Dataset items:
_ _ _ _

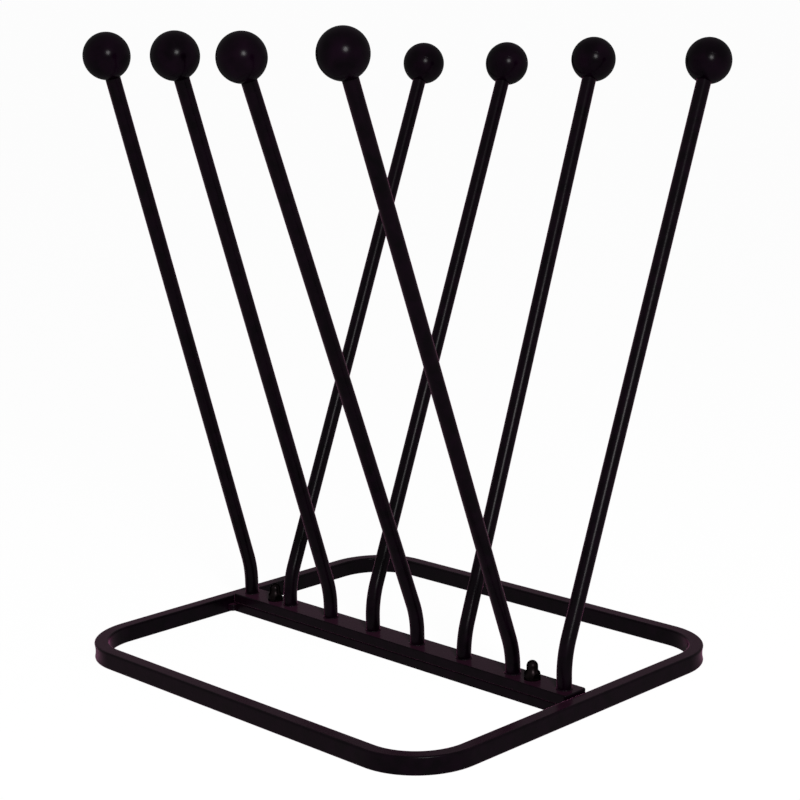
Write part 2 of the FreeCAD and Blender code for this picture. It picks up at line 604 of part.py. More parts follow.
doc.recompute()
for item in doc.Objects:
    if {"Invalid", "Error"} & set(item.State):
        raise RuntimeError("%s did not compute: %s" % (item.Name, item.State))
    if item.isDerivedFrom("Sketcher::SketchObject") and not item.FullyConstrained:
        raise RuntimeError("sketch %s is not fully constrained" % item.Name)

nodes = [base_frame, cross_bar, cross_bar_welds, rod_bar, *rods, rod_welds, *knobs,
         clamp_screws, clamp_washers, dome_nuts]
os.makedirs("parts", exist_ok=True)
for node in nodes:
    if node.Shape.isNull() or not node.Shape.isValid():
        raise RuntimeError("%s has no valid shape" % node.Label)
    node.Shape.exportStep("parts/%s.step" % node.Label)
    box = node.Shape.optimalBoundingBox(True, False)
    print("%-16s %d solids, %8.0f mm3, X %7.1f to %7.1f, Y %7.1f to %7.1f, Z %6.1f to %6.1f" % (
        node.Label, len(node.Shape.Solids), node.Shape.Volume,
        box.XMin, box.XMax, box.YMin, box.YMax, box.ZMin, box.ZMax))
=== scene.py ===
import math

import bmesh
import bpy
from mathutils import Matrix, Vector


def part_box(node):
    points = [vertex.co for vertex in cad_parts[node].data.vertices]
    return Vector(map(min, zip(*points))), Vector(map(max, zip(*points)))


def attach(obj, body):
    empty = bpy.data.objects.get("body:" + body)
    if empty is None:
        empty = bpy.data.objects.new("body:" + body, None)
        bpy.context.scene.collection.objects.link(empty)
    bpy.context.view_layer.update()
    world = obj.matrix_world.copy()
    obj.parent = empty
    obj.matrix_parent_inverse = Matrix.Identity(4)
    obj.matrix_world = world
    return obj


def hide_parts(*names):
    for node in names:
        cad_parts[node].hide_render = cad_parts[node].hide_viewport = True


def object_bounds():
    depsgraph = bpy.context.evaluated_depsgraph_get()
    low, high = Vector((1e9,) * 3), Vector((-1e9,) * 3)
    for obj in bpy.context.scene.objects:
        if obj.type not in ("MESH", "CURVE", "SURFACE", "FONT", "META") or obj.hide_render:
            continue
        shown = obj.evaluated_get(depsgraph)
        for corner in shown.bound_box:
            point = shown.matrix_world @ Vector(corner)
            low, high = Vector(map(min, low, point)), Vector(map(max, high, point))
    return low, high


# A boot rack of black coated steel, built up here in the order of the workshop: the bent loop that lies on
# the floor, the cross bar welded into it, the drilled bar with its rods and knobs, and the two clamp screws
# that hold the drilled bar down. Everything is in metres, on the frame that the rack's solids give.

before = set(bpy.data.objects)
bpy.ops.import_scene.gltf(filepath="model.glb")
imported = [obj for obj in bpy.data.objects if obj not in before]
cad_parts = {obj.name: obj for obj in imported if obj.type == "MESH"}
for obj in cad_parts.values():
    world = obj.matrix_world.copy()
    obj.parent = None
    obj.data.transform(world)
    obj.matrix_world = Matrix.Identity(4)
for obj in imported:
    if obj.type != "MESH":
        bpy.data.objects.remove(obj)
cad_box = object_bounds()
scene = bpy.context.scene


# ---------------------------------------------------------------------------------------------------------
# Base loop: one bar of mild steel, 10 by 12 mm, bent cold round a former at its four corners. Its ends are
# butt-welded and ground flush, and each cold bend has drawn the bar's outer face in a little.
# ---------------------------------------------------------------------------------------------------------

MM = 0.001


def feed(tree, node, inputs):
    """Gives each input a value or a link. A node stands for the first output that it has in use."""
    for name, value in inputs.items():
        if isinstance(name, int):
            socket = node.inputs[name]
        else:
            socket = next(item for item in node.inputs if item.enabled and item.name == name)
        if isinstance(value, bpy.types.Node):
            value = next(item for item in value.outputs if item.enabled)
        if isinstance(value, bpy.types.NodeSocket):
            tree.links.new(value, socket)
        else:
            socket.default_value = value


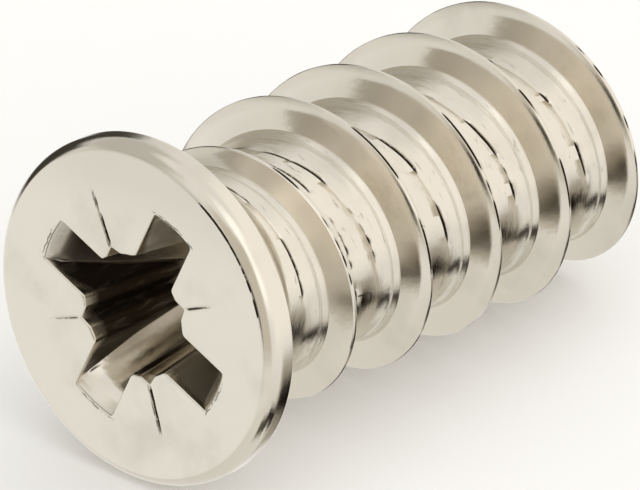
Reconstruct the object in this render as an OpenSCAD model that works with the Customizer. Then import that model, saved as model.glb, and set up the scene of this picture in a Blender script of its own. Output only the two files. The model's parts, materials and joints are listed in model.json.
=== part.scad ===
// Countersunk system screw for furniture: flat head, cross recess with tick
// marks and a deep, coarse thread. It is one piece, and lies on its head rim
// and its thread as it would rest on a table.

/* [Screw] */
// Overall length, head face to tip
length = 13.5; // [10:0.5:25]
// Width of the chamfer round the blunt tip
tip_chamfer = 0.45; // [0.1:0.05:0.8]

/* [Head] */
// Outside diameter of the head
head_d = 7.58; // [7:0.02:10]
// Height of the rim, from the face to the start of the cone
rim_h = 0.75; // [0.6:0.05:1.2]
// How far down the rim is rounded, from the face
edge_h = 0.38; // [0.2:0.01:0.4]
// Angle at which the rounded rim leaves the flat face
edge_angle = 25; // [10:1:40]
// Radius of the rounded edge between the rim and the cone
rim_back_r = 0.12; // [0.05:0.01:0.18]
// Included angle of the countersunk cone
cone_angle = 90; // [80:1:100]

/* [Recess] */
// Diameter across opposite wing ends at the face
recess_d = 5.04; // [4:0.02:5.4]
// Depth of the wings
recess_depth = 3.1; // [2:0.05:3.3]
// Depth of the flared mouth at the wing ends
mouth_depth = 0.42; // [0.2:0.02:0.6]
// Angle of the flared wing ends to the screw axis
mouth_angle = 42; // [30:1:50]
// Width of a wing
wing_w = 1.08; // [0.8:0.02:1.2]
// Angle of the wing ends to the screw axis, below the mouth
wing_taper = 26; // [15:0.5:27]
// Diameter of the hole in the middle of the cross
hub_d = 2.66; // [2.4:0.02:2.9]
// Width that the middle hole has at its bottom, as a share of that at the face
hub_taper = 0.72; // [0.6:0.01:1]
// Angle of the pointed floor of the middle hole to the face
floor_angle = 25; // [10:1:35]
// Radius of the rounded corners between a wing and the middle
corner_r = 0.16; // [0.05:0.01:0.2]
// Height of the small notches between the wings, beyond the middle hole
notch_h = 0.16; // [0.08:0.01:0.25]
// Diameter across the outer ends of the tick marks
tick_d = 5.8; // [4.8:0.05:6.4]
// Width of a tick mark at its inner end
tick_w = 0.12; // [0.05:0.01:0.2]
// Turn of the recess about the screw axis
recess_turn = -22.4; // [-45:0.1:45]

/* [Thread] */
// Outside diameter of the thread
thread_d = 6.3; // [5.6:0.05:6.9]
// Diameter of the core between the threads
core_d = 4.65; // [4:0.05:5]
// Distance from one turn to the next
pitch = 2.23; // [1.8:0.01:2.6]
// Width of the crest
crest_w = 0.1; // [0.06:0.01:0.2]
// Angle of the flank that faces the head
front_flank = 14; // [8:1:20]
// Angle of the flank that faces the tip
rear_flank = 20; // [8:1:24]
// Size of the hollow where a flank meets the core
root_fillet = 0.1; // [0.04:0.01:0.14]
// Distance from the face to the crest where the thread begins
thread_start = 2.12; // [2.05:0.01:3]
// Angle about the axis where the thread begins, from the underside
thread_turn = 36.9; // [0:0.1:360]
// Turns over which the thread rises out of the core
run_in = 1.17; // [0.5:0.01:1.5]
// Turns over which the thread sinks back at the tip
run_out = 0.58; // [0.2:0.01:0.8]

/* [Hidden] */
nickel = [0.78, 0.75, 0.69];
head_r = head_d / 2;
edge_r = edge_h / cos(edge_angle);
face_r = head_r - edge_r * (1 - sin(edge_angle));
thread_r = thread_d / 2;
core_r = core_d / 2;
cone_slope = tan(cone_angle / 2);
cone_run = 0.3;                  // how far the cone runs on inside the shank
bite = 0.01;                     // how far a cut starts outside the face

// Thread profile along one pitch: plain core, front flank, crest, rear flank
ring_count = 48;                 // rings of the thread in one turn
depth = thread_r - core_r;
lead_in = 0.05;
foot_front = lead_in + root_fillet;
crest_front = foot_front + (depth - root_fillet) * tan(front_flank);
crest_rear = crest_front + crest_w;
foot_rear = crest_rear + (depth - root_fillet) * tan(rear_flank);
ridge_w = foot_rear + root_fillet;
crest_mid = (crest_front + crest_rear) / 2;
fillet_share = root_fillet / depth;
rows = [                         // [distance along the pitch, share of the depth]
    [0, 0], [lead_in, 0], [foot_front, fillet_share],
    [crest_front, 1], [crest_rear, 1],
    [foot_rear, fillet_share], [ridge_w, 0],
    [(ridge_w + pitch) / 2, 0], [pitch, 0]
];
last = len(rows) - 1;

// The threaded shank starts inside the head's cone, whole rings before the tip
turns = (length - thread_start) / pitch;
full_to = turns - run_out;
ring_step = pitch / ring_count;
shank_rings = ceil((length - thread_start + crest_mid) / ring_step);
shank_z = length - shank_rings * ring_step;
rings = shank_rings + ring_count;

// The screw tilts until the thread touches what the head's rim rests on
rest_z = rim_h - rim_back_r;
touches = [
    for (k = [1 : floor(turns + thread_turn / 360)])
        let (t = k - thread_turn / 360)
        atan2(head_r - core_r - ridge_height(t),
              thread_start + crest_w / 2 + pitch * t - rest_z)
];
tilt = min(touches);
lift = head_r * cos(tilt) + rest_z * sin(tilt);
tip_x = length * cos(tilt) + (core_r - tip_chamfer) * sin(tilt);
face_x = -face_r * sin(tilt);

function polar(r, a) = [r * cos(a), r * sin(a)];

// Height of the ridge after t turns from the start of the thread
function ridge_height(t) = depth * rise(t) * sink(t);
function rise(t) = t <= 0 ? 0 : t >= run_in ? 1 : 1 - pow(1 - t / run_in, 2);
function sink(t) =
    t <= full_to ? 1 : t >= turns ? 0 : 1 - pow((t - full_to) / run_out, 2);

// Radius of the plain shank, with the chamfer at its tip
function shank_r(z) = min(core_r, core_r - tip_chamfer + length - z);

// Axial place of a row of the profile on ring i. The first turn of rings is
// squeezed against the flat start of the shank, and the last against its tip.
function ring_z(i) = shank_z + (i - ring_count) * ring_step;
function row_z(i, s) =
    i < ring_count
        ? shank_z + s * i / ring_count
        : ring_z(i) + squeeze(s, min(pitch, length - ring_z(i)));
function squeeze(s, room) =
    let (shrink = min(1, room / (ridge_w + foot_front)), ridge = shrink * ridge_w)
    s <= ridge_w ? s * shrink
        : ridge + (s - ridge_w) * (room - ridge) / (pitch - ridge_w);
function ring_turn(i) = (ring_z(i) + crest_mid - thread_start) / pitch;
function row_point(i, j) =
    let (t = ring_turn(i), z = row_z(i, rows[j][0]),
         r = shank_r(z) + rows[j][1] * ridge_height(t))
    [r * cos(thread_turn + 360 * t), r * sin(thread_turn + 360 * t), z];

// Number of a corner of the shank's mesh. Each ring's last row is the first
// row of the ring one turn on, and the two end rings are single points.
tip_corner = (rings - 1) * last + ring_count - 1;
function corner(i, j) =
    i == 0 ? corner(ring_count, 0)
    : i == rings ? tip_corner
    : j < last ? (i - 1) * last + j
    : i + ring_count <= rings ? corner(i + ring_count, 0)
    : tip_corner - rings + i;

module threaded_shank() {
    points = [
        for (i = [1 : rings - 1], j = [0 : last - 1]) row_point(i, j),
        for (i = [rings - ring_count + 1 : rings]) row_point(i, last)
    ];
    skin = [
        for (i = [0 : rings - 1], j = [0 : last - 1]) each [
            if (i > 0) [corner(i, j), corner(i, j + 1), corner(i + 1, j)],
            if (i < rings - 1) [corner(i, j + 1), corner(i + 1, j + 1), corner(i + 1, j)]
        ]
    ];
    start = [for (i = [1 : ring_count]) corner(i, 0)];
    tip = [for (i = [rings : -1 : rings - ring_count + 1]) corner(i, last)];
    polyhedron(points, concat(skin, [start, tip]));
}

// Face, rounded edges, rim and countersunk cone, as one turned profile
module head() {
    steps = 6;
    cone_from = head_r - rim_back_r * (1 - cos(cone_angle / 2));
    cone_z = rest_z + rim_back_r * sin(cone_angle / 2);
    cone_to = core_r - cone_run;
    rotate_extrude($fn = 120)
        polygon(concat(
            [[0, 0]],
            [for (k = [0 : steps])
                let (a = edge_angle + (90 - edge_angle) * k / steps)
                [head_r - edge_r * (1 - sin(a)), edge_h - edge_r * cos(a)]],
            [for (k = [0 : steps])
                [head_r - rim_back_r * (1 - cos(cone_angle / 2 * k / steps)),
                 rest_z + rim_back_r * sin(cone_angle / 2 * k / steps)]],
            [[cone_to, cone_z + (cone_from - cone_to) / cone_slope],
             [0, cone_z + (cone_from - cone_to) / cone_slope]]
        ));
}

// One quarter of the outline of the middle hole: where a wing opens into it, a
// rounded corner, the hole and the notch, then the same in reverse
function hub_quarter(a) =
    let (steps = 4, hub_r = hub_d / 2, half = wing_w / 2,
         cx = sqrt(pow(hub_r + corner_r, 2) - pow(half + corner_r, 2)),
         meet = atan2(half + corner_r, cx),
         notch_from = 45 - atan(notch_h / hub_r) * 1.4,
         side = concat(
             [for (k = [0 : steps])
                 [cx, half + corner_r] + polar(corner_r, -90 - (90 - meet) * k / steps)],
             [polar(hub_r, notch_from)]),
         count = len(side) - 1)
    concat(
        [for (p = side) turned(p, a)],
        [polar(hub_r + notch_h, a + 45)],
        [for (k = [count : -1 : 0]) turned([side[k][1], side[k][0]], a)]
    );
function turned(p, a) = [p[0] * cos(a) - p[1] * sin(a), p[0] * sin(a) + p[1] * cos(a)];

// The wings are two crossing slots whose ends slope in, first at the flared
// mouth and then down to the floor
module wings() {
    mouth_r = recess_d / 2 - mouth_depth * tan(mouth_angle);
    end_r = mouth_r - (recess_depth - mouth_depth) * tan(wing_taper);
    intersection() {
        for (a = [0, 90])
            rotate([0, 0, a])
                translate([-recess_d / 2, -wing_w / 2, -bite])
                    cube([recess_d, wing_w, recess_depth + bite]);
        rotate_extrude($fn = 96)
            polygon([
                [0, -bite], [recess_d / 2 + bite * tan(mouth_angle), -bite],
                [mouth_r, mouth_depth], [end_r, recess_depth], [0, recess_depth]
            ]);
    }
}

module recess() {
    wings();
    translate([0, 0, -bite])
        linear_extrude(recess_depth + bite, scale = hub_taper)
            polygon([for (a = [0 : 90 : 270]) each hub_quarter(a)]);
    hub_end = hub_d / 2 * hub_taper;
    translate([0, 0, recess_depth - bite])
        cylinder(h = hub_end * tan(floor_angle), r1 = hub_end, r2 = 0, $fn = 48);
}

// A V groove that runs out from a notch and fades to nothing
module tick() {
    run = tick_d / 2 - hub_d / 2;
    side = 3 * tick_w;
    translate([tick_d / 2, 0, 0])
        rotate([0, atan(tick_w / 2 / run), 0])
            translate([-run, 0, -side / sqrt(2)])
                rotate([45, 0, 0])
                    translate([0, -side / 2, -side / 2])
                        cube([run, side, side]);
}

module screw() {
    color(nickel)
        translate([-(tip_x + face_x) / 2, 0, lift])
            rotate([0, 90 + tilt, 0])
                difference() {
                    union() {
                        head();
                        threaded_shank();
                    }
                    rotate([0, 0, recess_turn]) {
                        rotate([0, 0, 45]) recess();
                        for (a = [0 : 90 : 270]) rotate([0, 0, a]) tick();
                    }
                }
}

screw();
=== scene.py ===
import json
import math

import bmesh
import bpy
from mathutils import Matrix, Vector, noise

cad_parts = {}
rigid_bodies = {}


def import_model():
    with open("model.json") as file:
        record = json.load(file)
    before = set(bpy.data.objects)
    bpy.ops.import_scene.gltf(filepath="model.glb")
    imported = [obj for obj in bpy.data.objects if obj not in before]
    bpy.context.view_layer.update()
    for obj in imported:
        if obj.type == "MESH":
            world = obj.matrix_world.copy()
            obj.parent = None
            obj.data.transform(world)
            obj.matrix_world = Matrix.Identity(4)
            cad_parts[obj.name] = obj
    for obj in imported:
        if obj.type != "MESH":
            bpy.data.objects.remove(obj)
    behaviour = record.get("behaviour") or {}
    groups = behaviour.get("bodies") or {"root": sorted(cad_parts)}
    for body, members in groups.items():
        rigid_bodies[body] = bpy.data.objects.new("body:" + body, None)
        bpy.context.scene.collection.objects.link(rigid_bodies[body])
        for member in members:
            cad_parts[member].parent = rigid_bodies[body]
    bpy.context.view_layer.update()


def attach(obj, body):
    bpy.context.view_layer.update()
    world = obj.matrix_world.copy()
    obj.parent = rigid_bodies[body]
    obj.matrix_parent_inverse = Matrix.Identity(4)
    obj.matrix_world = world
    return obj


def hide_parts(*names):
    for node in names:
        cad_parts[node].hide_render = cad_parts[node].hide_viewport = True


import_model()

# ---------------------------------------------------------------- sizes, in mm
LENGTH = 13.5                     # head face to tip
TIP_CHAMFER = 0.45
HEAD_R = 3.79
EDGE_H, EDGE_ANGLE = 0.38, 25.0   # rounded edge of the face
CREASE_R = 0.16                   # small rounding where it meets the flat face
RIM_H, RIM_BACK_R = 0.75, 0.12
CONE_ANGLE = 90.0
CORE_R, THREAD_R = 2.325, 3.15
PITCH = 2.23
CREST_W = 0.1
FRONT_FLANK, REAR_FLANK = 14.0, 20.0
ROOT_FILLET = 0.1
THREAD_START, THREAD_TURN = 2.12, 36.9
RUN_IN, RUN_OUT = 1.17, 0.58
TILT, LIFT = 3.57932, 3.82194     # how the screw lies, in degrees and mm
TIP_X, FACE_X = 13.5907, -0.221498

RECESS_R = 2.52                   # wing ends at the face
RECESS_DEPTH = 3.1
MOUTH_R, MOUTH_DEPTH = 2.28, 0.27  # where the flared mouth of a wing ends
WING_HALF, WING_DRAFT = 0.54, 0.012
WING_TAPER = 26.0
HUB_R, HUB_DRAFT = 1.33, 0.12     # middle hole, and how it narrows per mm of depth
FLOOR_ANGLE = 25.0
CORNER_R = 0.16
NOTCH_H = 0.16
TICK_R, TICK_HALF, TICK_DEPTH = 3.0, 0.055, 0.06
RECESS_TURN = 23.2                # turn of the wings
NOTCH_SLIPS = (1.0, -5.0, -2.2, 1.6)  # how far each notch and tick is off the diagonal
LIP_R = 0.035                     # rounded lip where the recess meets the face

TURN_STEPS = 312                  # rings of the thread in one turn
QUARTER = TURN_STEPS // 4         # columns of the recess from one wing to the next
CONE_JOIN = 1.3                   # where the helical strips start on the cone
NECK_BLEND = 0.16
CREST_BLEND = 0.04
HOLLOW_H, HOLLOW_W = 0.17, 0.95   # hollow of the root before the front flank

TICK_SHARES = (0.4, 0.9, 0.55, 1.0)  # how deep each tick is struck
SHADED_WALL_FROM, SHADED_WALL_TO = 11, 71     # columns of the recess wall painted dark as painted shade

# Marks along the root, by share of its width: two rolling laps between raised lips
LAND_ROWS = [
    (0.08, "land"), (0.16, "land"), (0.21, "lap1lip"), (0.24, "lap1"), (0.27, "lap1lip"),
    (0.36, "land"), (0.46, "land"),
    (0.585, "lap2lip"), (0.62, "lap2"), (0.655, "lap2lip"),
    (0.72, "land"), (0.79, "land"), (0.86, "land"), (0.93, "land"),
]
LAP2_AT = 0.62
SEAM_DEPTH, LAP_DEPTH = 0.022, 0.040

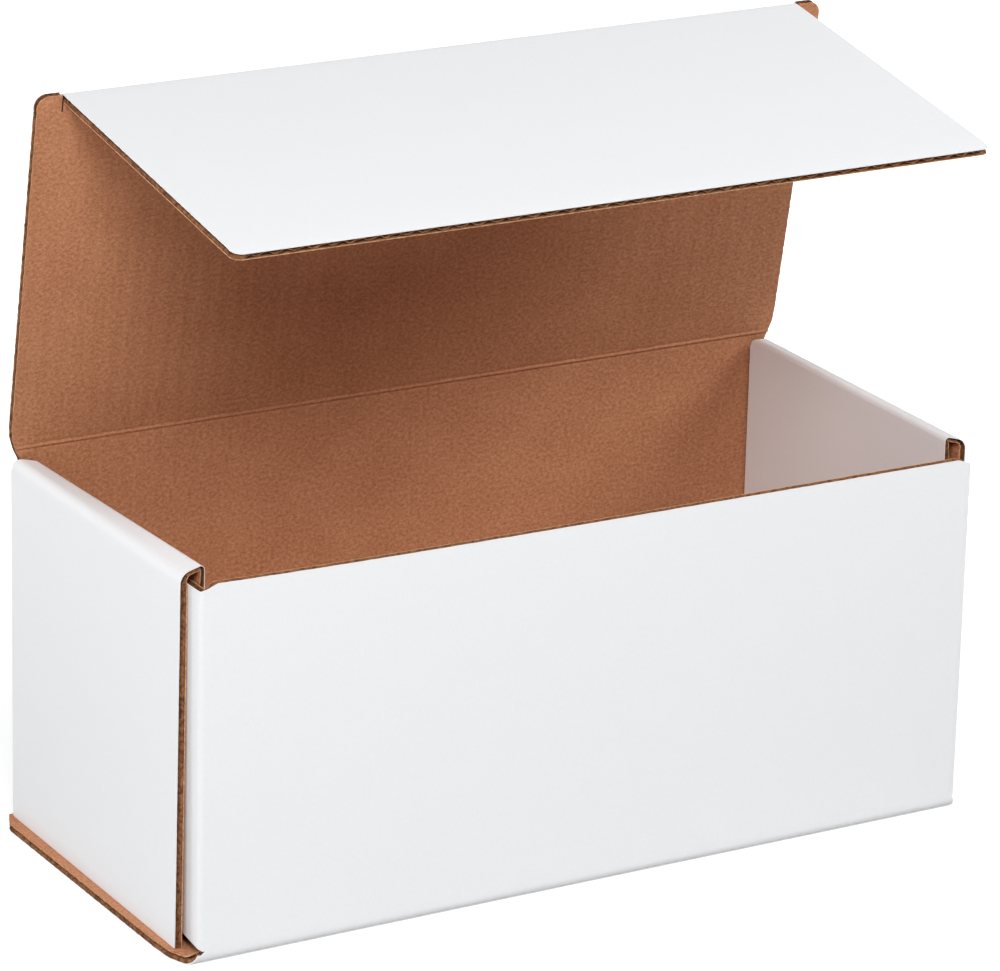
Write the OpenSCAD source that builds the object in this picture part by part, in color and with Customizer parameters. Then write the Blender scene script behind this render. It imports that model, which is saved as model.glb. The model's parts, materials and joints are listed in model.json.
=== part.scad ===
// Corrugated mailer box, folded from one die-cut sheet of single-wall board.
// The lid stands open and its tuck flap is folded square towards the front.
// Origin: centre of the tray's footprint on the floor, +Z up, front towards -Y.

/* [Inside] */
// Clear length between the two side walls
inside_length = 279.4; // [200:0.1:400]
// Clear depth from the front wall to the back wall
inside_depth = 129; // [100:0.5:220]
// Height from the bottom's upper face to the top of the rolled side walls
inside_height = 128.6; // [90:0.1:200]

/* [Board] */
// Thickness of the board
board = 2.8; // [2:0.1:4]
// Air between plies that lie against each other
ply_gap = 0.2; // [0.1:0.05:0.4]
// Inner radius of a square fold
fold_in = 0.6; // [0.3:0.1:1.5]

/* [Front wall] */
// How far the front wall's top lies under the top of the side walls
front_drop = 4.6; // [4:0.1:20]
// Length of each dust flap, from the front face back
dust_length = 64; // [30:1:90]
// Height of the dust flap's lower edge where it leaves the front wall
dust_low = 5.2; // [4.5:0.1:12]
// Rise of that lower edge along the flap
dust_rise = 9; // [0:0.5:30]
// Radius of the dust flap's free corners
dust_corner = 8; // [2:0.5:14]

/* [Side walls] */
// Distance from the front face back to the rolled wall's raw front edges
roll_setback = 9.8; // [6:0.1:15]
// Fall of the rolled top from its inner towards its outer corner, in degrees
roll_slope = 16; // [5:1:25]
// Outer radius of the roll's outer corner
roll_outer_radius = 4.4; // [3.8:0.1:5]
// Outer radius of the roll's inner corner
roll_inner_radius = 1.5; // [0.8:0.1:2.4]
// Radius of the roll's back corner, seen from the side
roll_back_radius = 4; // [1:0.5:6]
// Length of each lock tab, which goes through a slot in the bottom
tab_length = 28; // [15:1:40]
// Distance between the middles of a wall's two lock tabs
tab_spacing = 64; // [50:1:90]
// Clearance round a lock tab in its slot
tab_gap = 0.4; // [0.2:0.1:1]

/* [Bottom] */
// Width of the ledge that runs out under each side wall
ledge = 3.8; // [1:0.1:8]
// Width of that ledge at its front end
ledge_front = 1; // [0.5:0.1:5]
// Length over which the ledge tapers in at the back
ledge_taper = 8; // [3:0.5:20]

/* [Lid] */
// Width of the lid
lid_width = 297.5; // [200:0.5:420]
// Distance between the lid's two creases
lid_length = 125.5; // [95:0.5:218]
// Clearance under the closed lid, over the side walls
lid_gap = 0.6; // [0.3:0.1:1.5]
// Height of the cut-away at the lid's hinge corners
relief_height = 8.5; // [4:0.5:15]
// Radius of the lid's far corners
lid_corner = 4; // [1:0.5:8]
// How far the lid stands open, in degrees from closed
lid_open = 80; // [60:1:100]

/* [Tuck flap] */
// Clearance between the tuck flap's side and the side wall
tuck_gap = 0.3; // [0.2:0.1:3]
// Length of the tuck flap, from its crease to its free edge
tuck_length = 121; // [60:1:123]
// Radius of the tuck flap's free corners
tuck_corner = 3.5; // [1:0.5:12]
// Fold of the tuck flap, in degrees from flat with the lid
tuck_fold = 90; // [60:1:110]

/* [Creases] */
// Air between the round bead of a crease and the panel that turns on it
crease_gap = 0.3; // [0.2:0.05:0.5]
// Half angle left to each panel at the lid's crease, in degrees
hinge_wedge = 40; // [30:1:43]
// Half angle left on the inner side at the tuck flap's crease, in degrees
tuck_wedge = 27; // [20:1:28]

/* [Hidden] */
$fn = 48;
white_face = [0.93, 0.93, 0.94];
kraft_face = [0.66, 0.47, 0.34];
half_board = board / 2;
fold_out = fold_in + board;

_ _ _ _

Instructions for the task :: Working from the data above, extract solely the lines from the one containing "fades to nothing" through the one containing "cad_parts[obj.name] = obj", exactly as they appear, both included.

The reply ::
// A V groove that runs out from a notch and fades to nothing
module tick() {
    run = tick_d / 2 - hub_d / 2;
    side = 3 * tick_w;
    translate([tick_d / 2, 0, 0])
        rotate([0, atan(tick_w / 2 / run), 0])
            translate([-run, 0, -side / sqrt(2)])
                rotate([45, 0, 0])
                    translate([0, -side / 2, -side / 2])
                        cube([run, side, side]);
}

module screw() {
    color(nickel)
        translate([-(tip_x + face_x) / 2, 0, lift])
            rotate([0, 90 + tilt, 0])
                difference() {
                    union() {
                        head();
                        threaded_shank();
                    }
                    rotate([0, 0, recess_turn]) {
                        rotate([0, 0, 45]) recess();
                        for (a = [0 : 90 : 270]) rotate([0, 0, a]) tick();
                    }
                }
}

screw();
=== scene.py ===
import json
import math

import bmesh
import bpy
from mathutils import Matrix, Vector, noise

cad_parts = {}
rigid_bodies = {}


def import_model():
    with open("model.json") as file:
        record = json.load(file)
    before = set(bpy.data.objects)
    bpy.ops.import_scene.gltf(filepath="model.glb")
    imported = [obj for obj in bpy.data.objects if obj not in before]
    bpy.context.view_layer.update()
    for obj in imported:
        if obj.type == "MESH":
            world = obj.matrix_world.copy()
            obj.parent = None
            obj.data.transform(world)
            obj.matrix_world = Matrix.Identity(4)
            cad_parts[obj.name] = obj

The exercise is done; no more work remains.